Modeling code records:
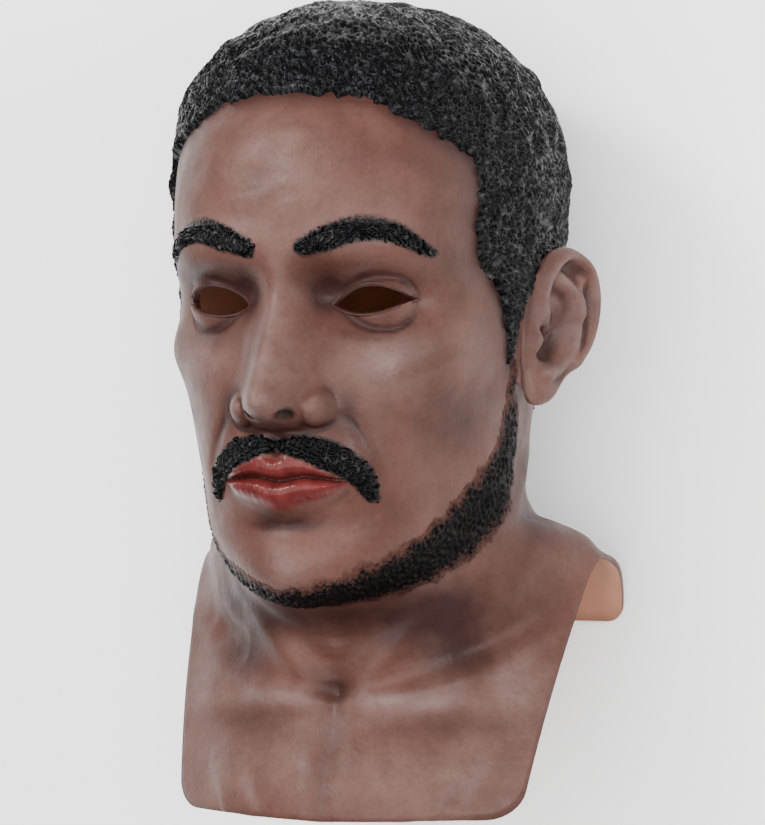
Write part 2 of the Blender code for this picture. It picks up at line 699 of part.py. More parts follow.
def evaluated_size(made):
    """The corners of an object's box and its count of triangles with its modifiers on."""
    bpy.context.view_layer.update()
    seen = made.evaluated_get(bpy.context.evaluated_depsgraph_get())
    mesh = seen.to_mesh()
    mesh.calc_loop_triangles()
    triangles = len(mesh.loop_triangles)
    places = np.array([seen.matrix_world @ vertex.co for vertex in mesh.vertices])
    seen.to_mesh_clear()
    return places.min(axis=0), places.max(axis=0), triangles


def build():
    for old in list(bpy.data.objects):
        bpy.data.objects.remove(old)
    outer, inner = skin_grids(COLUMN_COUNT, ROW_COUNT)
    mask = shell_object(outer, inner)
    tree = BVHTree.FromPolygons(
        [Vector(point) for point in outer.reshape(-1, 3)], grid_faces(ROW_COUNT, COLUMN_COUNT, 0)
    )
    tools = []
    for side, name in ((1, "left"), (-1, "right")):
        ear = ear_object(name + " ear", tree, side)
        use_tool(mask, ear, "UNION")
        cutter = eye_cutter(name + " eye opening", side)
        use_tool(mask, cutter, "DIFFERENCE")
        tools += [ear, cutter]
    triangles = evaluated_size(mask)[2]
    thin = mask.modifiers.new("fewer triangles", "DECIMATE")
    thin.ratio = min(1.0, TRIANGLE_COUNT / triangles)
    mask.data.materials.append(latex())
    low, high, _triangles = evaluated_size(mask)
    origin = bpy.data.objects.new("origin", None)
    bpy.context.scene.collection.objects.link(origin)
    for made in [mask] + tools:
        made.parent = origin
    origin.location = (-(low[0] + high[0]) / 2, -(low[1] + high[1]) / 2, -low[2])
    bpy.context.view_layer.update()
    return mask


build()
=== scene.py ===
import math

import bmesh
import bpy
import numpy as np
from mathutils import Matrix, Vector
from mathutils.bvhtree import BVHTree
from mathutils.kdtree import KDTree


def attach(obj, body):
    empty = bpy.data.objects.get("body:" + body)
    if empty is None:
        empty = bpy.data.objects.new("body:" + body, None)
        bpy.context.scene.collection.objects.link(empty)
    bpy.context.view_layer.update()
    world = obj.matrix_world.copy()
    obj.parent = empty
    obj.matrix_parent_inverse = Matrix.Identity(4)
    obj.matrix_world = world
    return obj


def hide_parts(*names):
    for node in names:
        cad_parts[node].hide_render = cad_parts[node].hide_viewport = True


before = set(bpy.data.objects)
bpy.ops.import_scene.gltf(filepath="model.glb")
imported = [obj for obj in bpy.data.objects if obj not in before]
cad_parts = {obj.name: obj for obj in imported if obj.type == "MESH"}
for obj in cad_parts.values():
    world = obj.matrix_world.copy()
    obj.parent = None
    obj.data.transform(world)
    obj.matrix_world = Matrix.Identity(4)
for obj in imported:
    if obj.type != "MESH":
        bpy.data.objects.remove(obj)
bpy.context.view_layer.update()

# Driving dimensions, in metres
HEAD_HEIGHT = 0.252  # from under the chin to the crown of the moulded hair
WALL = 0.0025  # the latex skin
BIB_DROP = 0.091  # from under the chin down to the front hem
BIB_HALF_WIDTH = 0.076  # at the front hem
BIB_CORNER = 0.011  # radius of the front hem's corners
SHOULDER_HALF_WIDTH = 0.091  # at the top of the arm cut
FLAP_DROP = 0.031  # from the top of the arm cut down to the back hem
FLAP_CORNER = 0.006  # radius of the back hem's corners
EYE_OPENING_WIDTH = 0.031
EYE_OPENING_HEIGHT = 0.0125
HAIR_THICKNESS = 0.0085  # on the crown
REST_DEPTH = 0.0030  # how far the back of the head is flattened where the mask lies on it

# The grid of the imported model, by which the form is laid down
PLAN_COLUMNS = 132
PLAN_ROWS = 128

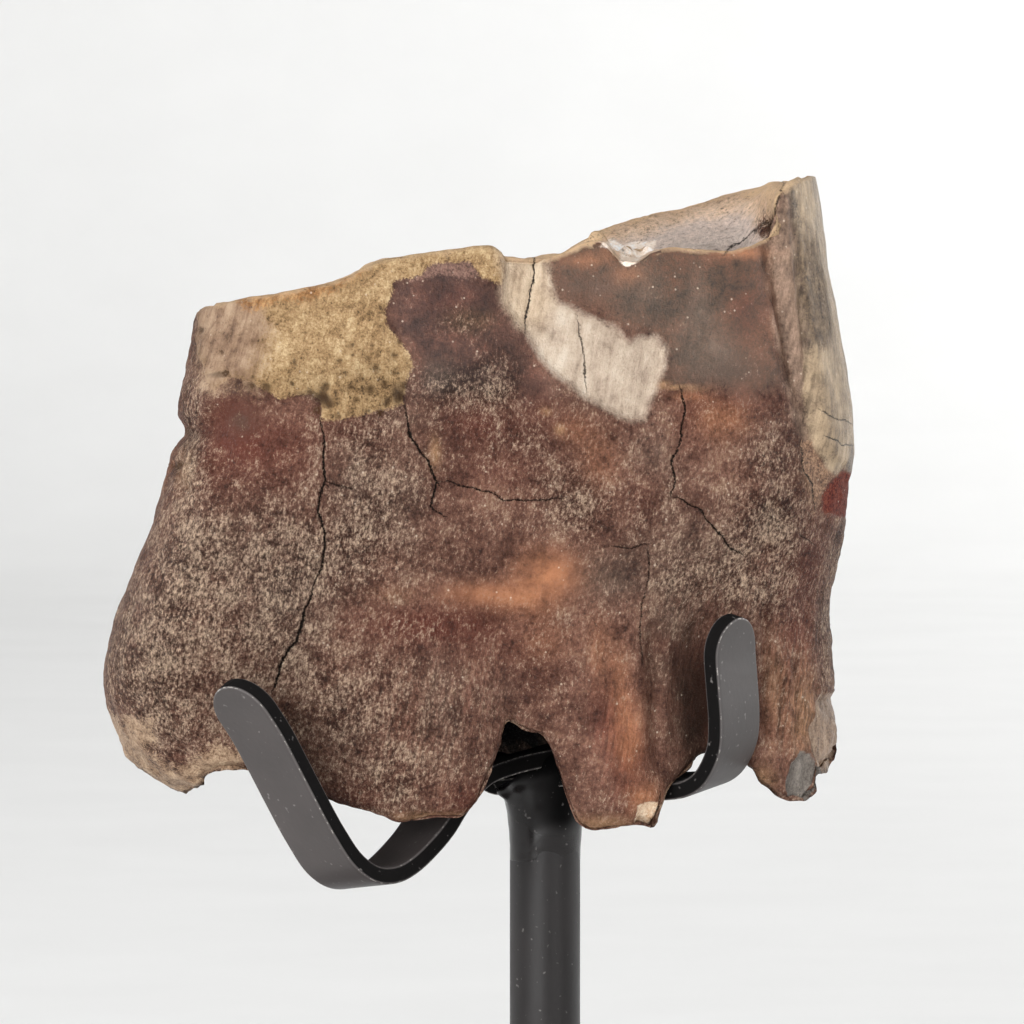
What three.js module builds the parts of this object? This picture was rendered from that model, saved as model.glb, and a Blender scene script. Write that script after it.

> [Directions]: Above are the entries. Output exactly the lines beginning with the line that has "triangles = evaluated_size(mask)[2]" and ending with the line that has "obj.parent = empty".

> [Reply to the exercise]:
    triangles = evaluated_size(mask)[2]
    thin = mask.modifiers.new("fewer triangles", "DECIMATE")
    thin.ratio = min(1.0, TRIANGLE_COUNT / triangles)
    mask.data.materials.append(latex())
    low, high, _triangles = evaluated_size(mask)
    origin = bpy.data.objects.new("origin", None)
    bpy.context.scene.collection.objects.link(origin)
    for made in [mask] + tools:
        made.parent = origin
    origin.location = (-(low[0] + high[0]) / 2, -(low[1] + high[1]) / 2, -low[2])
    bpy.context.view_layer.update()
    return mask


build()
=== scene.py ===
import math

import bmesh
import bpy
import numpy as np
from mathutils import Matrix, Vector
from mathutils.bvhtree import BVHTree
from mathutils.kdtree import KDTree


def attach(obj, body):
    empty = bpy.data.objects.get("body:" + body)
    if empty is None:
        empty = bpy.data.objects.new("body:" + body, None)
        bpy.context.scene.collection.objects.link(empty)
    bpy.context.view_layer.update()
    world = obj.matrix_world.copy()
    obj.parent = empty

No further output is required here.